**Exercise requirements:** Note each line where "scene" appears, and copy it.

**Extracted entries:**
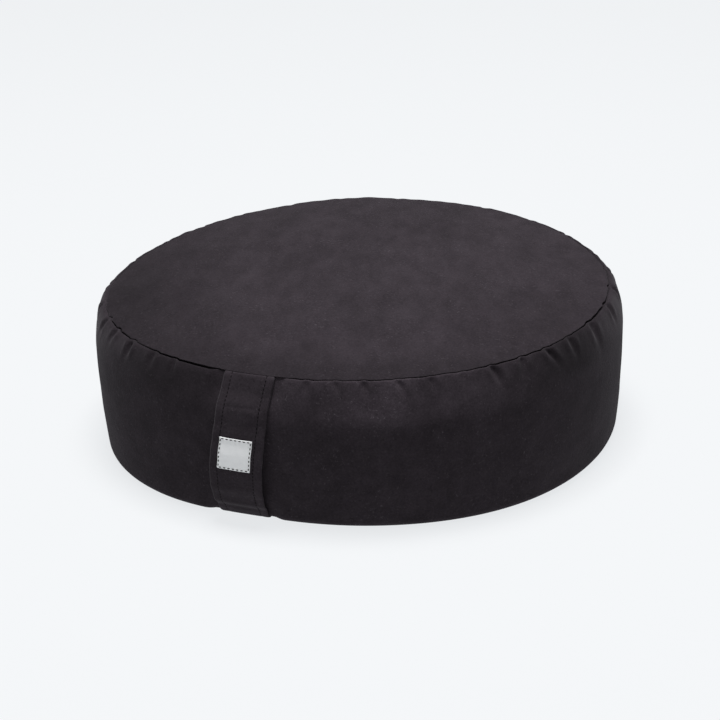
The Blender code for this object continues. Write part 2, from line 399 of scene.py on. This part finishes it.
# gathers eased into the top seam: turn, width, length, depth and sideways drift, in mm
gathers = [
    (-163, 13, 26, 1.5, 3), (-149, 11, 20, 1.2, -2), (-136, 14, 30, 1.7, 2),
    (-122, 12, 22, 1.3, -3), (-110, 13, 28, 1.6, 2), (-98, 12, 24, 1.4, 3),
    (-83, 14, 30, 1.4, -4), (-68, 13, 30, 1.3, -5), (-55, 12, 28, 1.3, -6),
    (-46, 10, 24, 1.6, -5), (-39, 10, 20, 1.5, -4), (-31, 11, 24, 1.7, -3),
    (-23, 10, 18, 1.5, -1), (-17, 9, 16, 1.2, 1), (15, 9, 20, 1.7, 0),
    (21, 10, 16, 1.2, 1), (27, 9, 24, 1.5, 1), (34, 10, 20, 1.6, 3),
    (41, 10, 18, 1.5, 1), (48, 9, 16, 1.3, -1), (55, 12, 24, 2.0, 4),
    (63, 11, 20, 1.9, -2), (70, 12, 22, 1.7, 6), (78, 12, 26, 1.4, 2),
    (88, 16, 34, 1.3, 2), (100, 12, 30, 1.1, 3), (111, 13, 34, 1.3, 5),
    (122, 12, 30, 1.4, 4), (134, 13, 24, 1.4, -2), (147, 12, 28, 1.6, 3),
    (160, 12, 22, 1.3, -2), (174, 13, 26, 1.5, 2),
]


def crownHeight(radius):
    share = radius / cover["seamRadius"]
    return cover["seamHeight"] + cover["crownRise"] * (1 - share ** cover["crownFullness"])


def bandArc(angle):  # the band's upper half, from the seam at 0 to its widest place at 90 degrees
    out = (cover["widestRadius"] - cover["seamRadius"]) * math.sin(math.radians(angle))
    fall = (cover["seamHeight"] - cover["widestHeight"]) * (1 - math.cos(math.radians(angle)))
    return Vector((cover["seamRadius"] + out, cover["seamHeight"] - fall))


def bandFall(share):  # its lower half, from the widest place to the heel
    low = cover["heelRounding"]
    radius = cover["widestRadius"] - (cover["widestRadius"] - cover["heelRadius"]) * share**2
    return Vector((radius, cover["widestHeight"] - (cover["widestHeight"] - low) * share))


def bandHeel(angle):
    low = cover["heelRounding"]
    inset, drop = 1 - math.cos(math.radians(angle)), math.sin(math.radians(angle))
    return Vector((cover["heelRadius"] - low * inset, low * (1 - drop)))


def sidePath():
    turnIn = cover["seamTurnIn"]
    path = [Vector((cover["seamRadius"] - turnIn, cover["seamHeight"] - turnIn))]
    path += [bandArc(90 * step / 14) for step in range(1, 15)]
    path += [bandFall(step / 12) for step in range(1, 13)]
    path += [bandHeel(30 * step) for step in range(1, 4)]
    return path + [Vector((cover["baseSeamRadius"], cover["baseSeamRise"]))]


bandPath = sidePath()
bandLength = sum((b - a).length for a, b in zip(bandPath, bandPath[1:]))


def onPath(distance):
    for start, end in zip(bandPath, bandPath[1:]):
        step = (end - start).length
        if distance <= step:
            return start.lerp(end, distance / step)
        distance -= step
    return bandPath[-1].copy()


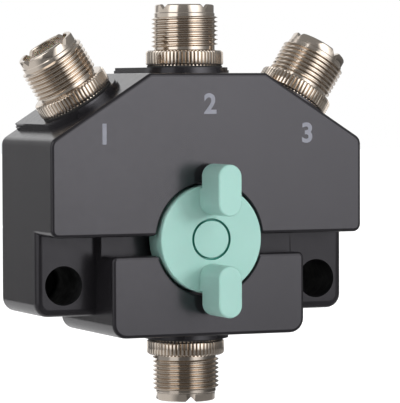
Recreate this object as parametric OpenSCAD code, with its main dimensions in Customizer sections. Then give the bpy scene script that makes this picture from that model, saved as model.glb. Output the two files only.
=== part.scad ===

**Correct result:**
The Blender code for this object continues. Write part 2, from line 399 of scene.py on. This part finishes it.
Recreate this object as parametric OpenSCAD code, with its main dimensions in Customizer sections. Then give the bpy scene script that makes this picture from that model, saved as model.glb. Output the two files only.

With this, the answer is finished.